* Start SUPPLIED INFORMATION *

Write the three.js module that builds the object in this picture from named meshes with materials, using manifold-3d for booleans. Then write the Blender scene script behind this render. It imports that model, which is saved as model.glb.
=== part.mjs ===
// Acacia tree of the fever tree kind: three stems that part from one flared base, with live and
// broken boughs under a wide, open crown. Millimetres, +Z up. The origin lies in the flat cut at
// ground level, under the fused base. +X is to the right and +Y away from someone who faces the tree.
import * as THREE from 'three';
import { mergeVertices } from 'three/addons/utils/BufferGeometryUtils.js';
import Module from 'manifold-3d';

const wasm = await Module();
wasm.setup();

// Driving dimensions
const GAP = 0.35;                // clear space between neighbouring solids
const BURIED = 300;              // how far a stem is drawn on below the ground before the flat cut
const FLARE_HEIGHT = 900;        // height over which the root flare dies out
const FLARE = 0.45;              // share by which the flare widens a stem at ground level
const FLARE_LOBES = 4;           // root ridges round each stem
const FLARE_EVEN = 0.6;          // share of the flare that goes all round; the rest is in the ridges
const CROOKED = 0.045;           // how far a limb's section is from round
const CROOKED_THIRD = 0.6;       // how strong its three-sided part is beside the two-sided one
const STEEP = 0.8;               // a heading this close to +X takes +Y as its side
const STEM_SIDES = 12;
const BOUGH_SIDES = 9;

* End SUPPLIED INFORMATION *

*THE TASK:*
Count how many lines of the material hold the string "that". Give the number and nothing more.

*FINISHED ANSWER:*
3